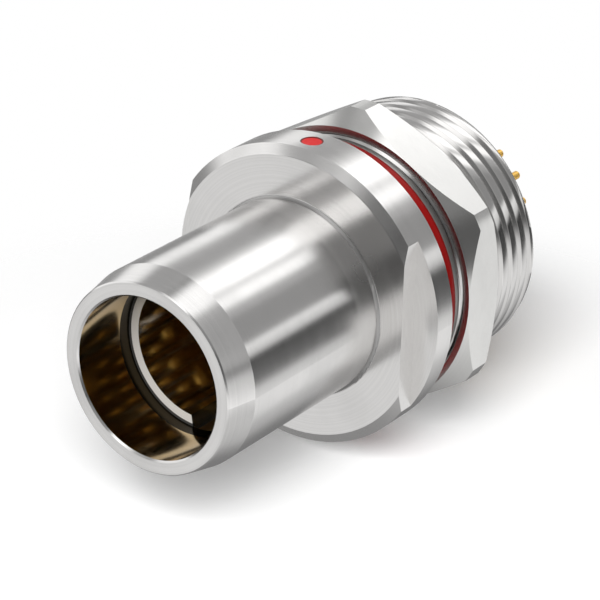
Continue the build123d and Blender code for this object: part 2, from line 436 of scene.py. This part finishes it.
def gold_plate(name):
    """Gold over nickel, with fine drawn lines along each pin and a slightly uneven tone."""
    gold = (1.0, 0.66, 0.17)
    deep_gold = (0.93, 0.56, 0.13)
    drawn_out = (0.08, 1.0, 1.0)
    material, tree, shader = new_material(name)
    place = place_on_piece(tree)
    along = add_node(tree, "ShaderNodeVectorMath", {0: place, 1: drawn_out}, operation="MULTIPLY")
    lines = noise(tree, along.outputs[0], scale=9000.0)
    tone = noise(tree, place, scale=800.0)
    set_inputs(tree, shader, {
        "Base Color": mix_colour(tree, tone, gold, deep_gold),
        "Metallic": 1.0,
        "Roughness": ramp(tree, lines, *NOISE_SPAN, to_low=0.38, to_high=0.5),
        "Normal": bump(tree, lines, strength=0.1, depth=0.003 * MM)})
    return material


def give(material, *names):
    """Puts one material on whole CAD nodes."""
    for name in names:
        data = frame["nodes"][name].data
        data.materials.clear()
        data.materials.append(material)


def round_point(x, radius, angle):
    """The point at an x, at a radius from the axis and at an angle round it from straight up."""
    return (x, radius * math.sin(angle), radius * math.cos(angle))


def ring_points(x, radii):
    """Points round the axis at one x."""
    angles = np.arange(STEPS_ROUND) * 2 * math.pi / STEPS_ROUND
    return [round_point(x, radius, angle) for radius, angle in zip(radii, angles)]


def band(front_ring, rear_ring):
    """Faces between two rings, given by the number of each one's first point."""
    faces = []
    for k in range(STEPS_ROUND):
        beside = (k + 1) % STEPS_ROUND
        faces.append((front_ring + k, front_ring + beside, rear_ring + beside, rear_ring + k))
    return faces


def thread_radius(pitches):
    """The thread's radius at places along it, counted in pitches from the middle of a root."""
    places, heights = np.array(HALF_PROFILE).T
    from_root = np.abs(np.mod(pitches + 0.5, 1.0) - 0.5)
    depth = THREAD_CREST_RADIUS - THREAD_ROOT_RADIUS
    return THREAD_ROOT_RADIUS + np.interp(from_root, places, heights) * depth


def thread_grid():
    """Rows of points, by distance behind the thread's front end and from its axis. A row follows one
    line of the profile once round the shank, and is held to the ends where it would run past them."""
    half = [corner[0] for corner in HALF_PROFILE]
    places = half + [1 - place for place in reversed(half[1:-1])]
    # The rows start a turn before the front end, and there are enough of them to pass the rear end.
    turns = math.ceil(THREAD_LENGTH / THREAD_PITCH) + 3
    rows = np.array([turn - 1 + place for turn in range(turns) for place in places])
    round_share = np.arange(STEPS_ROUND) / STEPS_ROUND
    wanted = (rows[:, None] + round_share) * THREAD_PITCH
    along = np.clip(wanted, 0, THREAD_LENGTH)
    radius = thread_radius(along / THREAD_PITCH - round_share)
    run_in = np.maximum(0, THREAD_RUN_IN - along)
    chamfer = np.maximum(0, along - (THREAD_LENGTH - THREAD_END_CHAMFER))
    radius = np.minimum(radius, THREAD_CREST_RADIUS - run_in)
    radius = np.minimum(radius, THREAD_CREST_RADIUS - chamfer)
    return along, radius, wanted < 0, wanted > THREAD_LENGTH, len(places)


def row_faces(numbers, points_in_pitch):
    """Faces between the rows of the thread. After one turn, each row runs on as the one a pitch behind."""
    rows, steps = numbers.shape
    faces = []
    for row in range(rows - 1 - points_in_pitch):
        for k in range(steps):
            side_row, side_k = (row, k + 1) if k + 1 < steps else (row + points_in_pitch, 0)
            near = (numbers[row, k], numbers[side_row, side_k])
            far = (numbers[side_row + 1, side_k], numbers[row + 1, k])
            face = [int(n) for n in dict.fromkeys(near + far)]
            if len(face) > 2:
                faces.append(face)
    return faces


def screw_thread():
    """Points and faces of the screw thread, with a wall at each end that closes it against the shell."""
    along, radius, before, beyond, points_in_pitch = thread_grid()
    rows, steps = along.shape
    share = np.arange(steps) / steps
    front_radii = np.minimum(thread_radius(-share), THREAD_CREST_RADIUS - THREAD_RUN_IN)
    rear_radii = thread_radius(THREAD_LENGTH / THREAD_PITCH - share)
    rear_radii = np.minimum(rear_radii, THREAD_CREST_RADIUS - THREAD_END_CHAMFER)
    points = ring_points(THREAD_FRONT, front_radii) + ring_points(SHELL_END, rear_radii)
    points += ring_points(THREAD_FRONT, [REGISTER_RADIUS] * steps)
    points += ring_points(SHELL_END, [CAVITY_RADIUS] * steps)
    front_ring, rear_ring, register_ring, cavity_ring = 0, steps, 2 * steps, 3 * steps

    numbers = np.zeros((rows, steps), int)
    angles = share * 2 * math.pi
    for row in range(rows):
        for k in range(steps):
            if before[row, k]:
                numbers[row, k] = front_ring + k
            elif beyond[row, k]:
                numbers[row, k] = rear_ring + k
            else:
                numbers[row, k] = len(points)
                points.append(round_point(THREAD_FRONT - along[row, k], radius[row, k], angles[k]))
    faces = row_faces(numbers, points_in_pitch)
    faces += band(register_ring, front_ring) + band(rear_ring, cavity_ring)
    return points, faces


def faces_but_shank(source, points):
    """The CAD shell's faces without those of its plain shank, with their finishes and normals."""
    radii = [math.hypot(y, z) for x, y, z in points]
    bore_end = NOSE_TIP - BORE_DEPTH - SLACK
    bore_wall = BORE_RADIUS + SLACK
    on_shank = [point[0] < THREAD_FRONT + SLACK for point in points]
    outside = [radius > CAVITY_RADIUS + SLACK for radius in radii]
    in_bore = [point[0] > bore_end and radius < bore_wall for point, radius in zip(points, radii)]
    faces = []
    finishes = []
    normals = []
    for polygon in source.polygons:
        corners = list(polygon.vertices)
        if all(on_shank[v] for v in corners) and any(outside[v] for v in corners):
            continue
        faces.append(corners)
        finishes.append(BORE_FINISH if all(in_bore[v] for v in corners) else BODY_FINISH)
        normals += [tuple(source.corner_normals[k].vector) for k in polygon.loop_indices]
    return faces, finishes, normals


def threaded_shell():
    """The CAD shell with its plain shank exchanged for a screw thread."""
    source = frame["nodes"]["shell"].data
    points = [tuple(v.co) for v in source.vertices]
    faces, finishes, normals = faces_but_shank(source, points)
    thread_points, thread_faces = screw_thread()
    first = len(points)
    for face in thread_faces:
        faces.append([first + n for n in face])
        finishes.append(THREAD_FINISH)
        normals += [USUAL_NORMAL] * len(face)
    made = new_piece("threaded_shell", points + thread_points, faces)
    mesh = made.data
    mesh.polygons.foreach_set("material_index", finishes)
    mesh.set_sharp_from_angle(angle=SHARP_ANGLE)
    mesh.normals_split_custom_set(normals)
    mesh.update()
    return made


def seated_seal():
    """The seal's ring, with the full, rounded square section that it has when pressed into its groove."""
    points = []
    for k in range(SEAL_POINTS):
        angle = 2 * math.pi * k / SEAL_POINTS
        across = math.cos(angle)
        up = math.sin(angle)
        stretch = (abs(across) ** SEAL_SQUARENESS + abs(up) ** SEAL_SQUARENESS) ** (-1 / SEAL_SQUARENESS)
        x = SEAL_X + SEAL_HALF_WIDTH * across * stretch
        radius = SEAL_RADIUS + SEAL_HALF_HEIGHT * up * stretch
        points += ring_points(x, [radius] * STEPS_ROUND)
    faces = []
    for k in range(SEAL_POINTS):
        beside = (k + 1) % SEAL_POINTS
        faces += band(beside * STEPS_ROUND, k * STEPS_ROUND)
    return new_piece("seated_seal", points, faces)


def camera():
    """A long lens from in front, above and the +Y side."""
    data = bpy.data.cameras.new("camera")
    data.sensor_width = CAMERA_SENSOR
    data.lens = CAMERA_LENS
    made = new_object("camera", data)
    right = CAMERA_RIGHT.normalized()
    up = CAMERA_UP.normalized()
    turn = Matrix((right, up, right.cross(up))).transposed().to_4x4()
    made.matrix_world = Matrix.Translation(CAMERA_PLACE) @ turn
    bpy.context.scene.camera = made


def strips_level(tree, angle, strips):
    """Brightness of a set of strips at an angle round the part's axis."""
    level = 0.0
    for name, (middle, half_width, edge, brightness) in strips.items():
        off = calc(tree, "SUBTRACT", angle, math.radians(middle))
        off = calc(tree, "ABSOLUTE", calc(tree, "WRAP", off, math.pi, -math.pi))
        inner = math.radians(half_width - edge)
        outer = math.radians(half_width + edge)
        strip = ramp(tree, off, inner, outer, to_low=brightness, to_high=0.0)
        strip.node.label = name
        level = calc(tree, "ADD", level, strip)
    return level


def world():
    """A white room for the camera. Metal sees it with its softboxes and the darker gaps between."""
    made = bpy.data.worlds.new("studio")
    bpy.context.scene.world = made
    made.use_nodes = True
    made.cycles.sampling_method = "NONE"
    tree = made.node_tree
    parts = parts_of(tree, add_node(tree, "ShaderNodeTexCoord").outputs["Generated"])
    angle = calc(tree, "ARCTAN2", parts["Y"], parts["Z"])
    room = strips_level(tree, angle, STRIPS_AHEAD)
    for strips, turn_start, turn_end in reversed(ROOM):
        further = ramp(tree, parts["X"], turn_start, turn_end)
        room = mix(tree, further, strips_level(tree, angle, strips), room)
    path = add_node(tree, "ShaderNodeLightPath").outputs
    lit = mix(tree, path["Is Glossy Ray"], AMBIENT, room)
    set_inputs(tree, tree.nodes["Background"], {
        "Color": (1, 1, 1, 1),
        "Strength": mix(tree, seen_directly(tree, path), lit, 1.0)})


def table_white(name):
    """Matt white that glows a little to the camera and fades away towards the table's rim."""
    material, tree, shader = new_material(name)
    path = add_node(tree, "ShaderNodeLightPath").outputs
    set_inputs(tree, shader, {
        "Base Color": (FLOOR_WHITE, FLOOR_WHITE, FLOOR_WHITE, 1),
        "Roughness": 0.9,
        "Specular IOR Level": 0.0,
        "Emission Color": (1, 1, 1, 1),
        "Emission Strength": calc(tree, "MULTIPLY", seen_directly(tree, path), FLOOR_GLOW)})
    reach = length_of(tree, place_on_piece(tree))
    fade = ramp(tree, reach, TABLE_FADE_START, TABLE_RADIUS)
    nothing = add_node(tree, "ShaderNodeBsdfTransparent").outputs[0]
    faded = add_node(tree, "ShaderNodeMixShader", {0: fade, 1: shader.outputs[0], 2: nothing})
    set_inputs(tree, tree.nodes["Material Output"], {"Surface": faded.outputs[0]})
    material.cycles.emission_sampling = "NONE"
    return material


def floor():
    """A round white table top, which fades into the white room at its rim."""
    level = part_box("hex_nut")[0].z
    angles = [2 * math.pi * k / TABLE_STEPS_ROUND for k in range(TABLE_STEPS_ROUND)]
    rim = [(TABLE_RADIUS * math.cos(a), TABLE_RADIUS * math.sin(a), level) for a in angles]
    mesh = bpy.data.meshes.new("floor")
    mesh.from_pydata(rim, [], [tuple(range(TABLE_STEPS_ROUND))])
    mesh.materials.append(table_white("floor"))
    made = new_object("floor", mesh)
    made.visible_glossy = False


def lamp():
    """A softbox that lights the paint, rubber and floor. For the metal, the room's strips stand in."""
    data = bpy.data.lights.new("overhead", "AREA")
    data.shape = "SQUARE"
    data.size = LAMP_SIZE
    data.energy = LAMP_POWER
    made = new_object("overhead", data)
    made.location = LAMP_PLACE
    made.rotation_euler = (-LAMP_PLACE).to_track_quat("-Z", "Y").to_euler()
    made.visible_glossy = False


camera()
world()
floor()
lamp()

plated = turned_metal("plated_metal", colour=(0.78, 0.77, 0.76), roughness=0.21, zones=SHELL_ZONES)
# The bore's gold-brown colour is a painted reflection of the gold contacts and brown insulator inside it.
bore = turned_metal("bore_metal", colour=(0.72, 0.56, 0.33), roughness=0.12, zones=BORE_ZONES,
                    grain=0.3, anisotropy=0.0)
# The thread is darker than the shell's plating, partly for its rolled finish and partly as painted shade
# in its grooves.
thread = turned_metal("thread_metal", colour=(0.7, 0.69, 0.68), roughness=0.14, zones={}, grain=0.4)
nut = turned_metal("nut_metal", colour=(0.78, 0.775, 0.76), roughness=0.2, zones={}, grain=0.6)
ring = turned_metal("ring_metal", colour=(0.76, 0.75, 0.73), roughness=0.2, zones={})
sleeve = turned_metal("sleeve_metal", colour=(0.82, 0.79, 0.75), roughness=0.12, zones=SLEEVE_ZONES,
                      grain=0.3, anisotropy=0.0)
blast_front_face(sleeve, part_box("keyed_sleeve")[1].x)
red_rubber = rubber("red_rubber")

give(plated, "shell")
give(nut, "hex_nut")
give(ring, "retaining_ring")
give(sleeve, "keyed_sleeve")
give(enamel("red_enamel", *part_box("index_dot")), "index_dot")
give(red_rubber, "flange_o_ring", "insert_o_ring")
give(moulded_plastic("insulator"), "front_insulator", "rear_insulator")
give(cast_resin("resin"), "potting")
give(gold_plate("gold"), *[f"contact_{k:02d}" for k in range(1, CONTACT_COUNT + 1)])

shell = threaded_shell()
for finish in (plated, bore, thread):
    shell.data.materials.append(finish)
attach(shell, "socket")
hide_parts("shell")

seal = seated_seal()
seal.data.materials.append(red_rubber)
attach(seal, "socket")
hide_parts("flange_o_ring")

bpy.context.scene.view_settings.view_transform = "Standard"
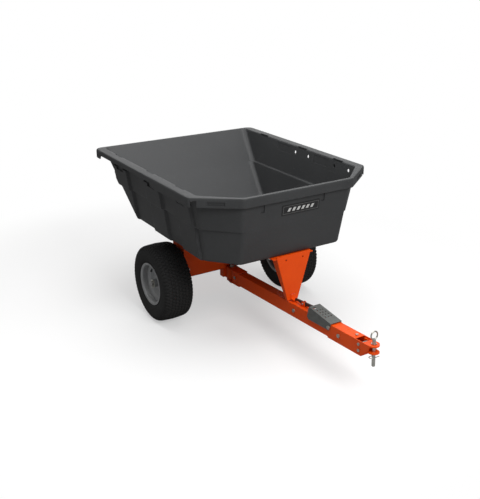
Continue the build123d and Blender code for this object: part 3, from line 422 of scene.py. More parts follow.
def dust_group():
    """Mask of dust that thins out with height above the ground and breaks up with noise."""
    inputs = [("Float", "Height", 0.3), ("Float", "Amount", 0.5), ("Float", "Scale", 30.0)]
    tree, source, sink = group_tree("low dust", inputs, [("Float", "Mask")])
    given = source.outputs
    place = add(tree, "ShaderNodeTexCoord").outputs["Object"]
    axes = add(tree, "ShaderNodeSeparateXYZ", {"Vector": place})
    low = maths(tree, "DIVIDE", axes.outputs["Z"], given["Height"])
    fade = maths(tree, "SUBTRACT", 1.0, low, clamp=True)
    noise = add(tree, "ShaderNodeTexNoise",
                {"Vector": place, "Scale": given["Scale"], "Detail": 5.0, "Roughness": 0.65})
    broken = maths(tree, "MULTIPLY", fade, noise.outputs["Fac"])
    tree.links.new(maths(tree, "MULTIPLY", broken, given["Amount"], clamp=True), sink.inputs["Mask"])
    return tree


def scratch_group():
    """Mask of thin scratches: long stretched noise, kept where it peaks."""
    inputs = [("Float", "Scale", 40.0), ("Float", "Keep", 0.68)]
    tree, source, sink = group_tree("scratches", inputs, [("Float", "Mask")])
    place = add(tree, "ShaderNodeTexCoord").outputs["Object"]
    stretch = add(tree, "ShaderNodeMapping", {"Vector": place, "Scale": (1.0, 7.0, 14.0), "Rotation": (0.3, 0.2, 0.5)})
    noise = add(tree, "ShaderNodeTexNoise", {"Vector": stretch.outputs["Vector"], "Scale": source.outputs["Scale"],
                                             "Detail": 2.0})
    keep = add(tree, "ShaderNodeMapRange", {"From Max": 0.8, "From Min": source.outputs["Keep"],
                                            "Value": noise.outputs["Fac"]})
    tree.links.new(keep.outputs["Result"], sink.inputs["Mask"])
    return tree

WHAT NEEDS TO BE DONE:
Emit verbatim the lines running from the one with "More parts follow." through the last line of the data, both endpoints inclusive.

EXERCISE RESPONSE:
Continue the build123d and Blender code for this object: part 3, from line 422 of scene.py. More parts follow.
def dust_group():
    """Mask of dust that thins out with height above the ground and breaks up with noise."""
    inputs = [("Float", "Height", 0.3), ("Float", "Amount", 0.5), ("Float", "Scale", 30.0)]
    tree, source, sink = group_tree("low dust", inputs, [("Float", "Mask")])
    given = source.outputs
    place = add(tree, "ShaderNodeTexCoord").outputs["Object"]
    axes = add(tree, "ShaderNodeSeparateXYZ", {"Vector": place})
    low = maths(tree, "DIVIDE", axes.outputs["Z"], given["Height"])
    fade = maths(tree, "SUBTRACT", 1.0, low, clamp=True)
    noise = add(tree, "ShaderNodeTexNoise",
                {"Vector": place, "Scale": given["Scale"], "Detail": 5.0, "Roughness": 0.65})
    broken = maths(tree, "MULTIPLY", fade, noise.outputs["Fac"])
    tree.links.new(maths(tree, "MULTIPLY", broken, given["Amount"], clamp=True), sink.inputs["Mask"])
    return tree


def scratch_group():
    """Mask of thin scratches: long stretched noise, kept where it peaks."""
    inputs = [("Float", "Scale", 40.0), ("Float", "Keep", 0.68)]
    tree, source, sink = group_tree("scratches", inputs, [("Float", "Mask")])
    place = add(tree, "ShaderNodeTexCoord").outputs["Object"]
    stretch = add(tree, "ShaderNodeMapping", {"Vector": place, "Scale": (1.0, 7.0, 14.0), "Rotation": (0.3, 0.2, 0.5)})
    noise = add(tree, "ShaderNodeTexNoise", {"Vector": stretch.outputs["Vector"], "Scale": source.outputs["Scale"],
                                             "Detail": 2.0})
    keep = add(tree, "ShaderNodeMapRange", {"From Max": 0.8, "From Min": source.outputs["Keep"],
                                            "Value": noise.outputs["Fac"]})
    tree.links.new(keep.outputs["Result"], sink.inputs["Mask"])
    return tree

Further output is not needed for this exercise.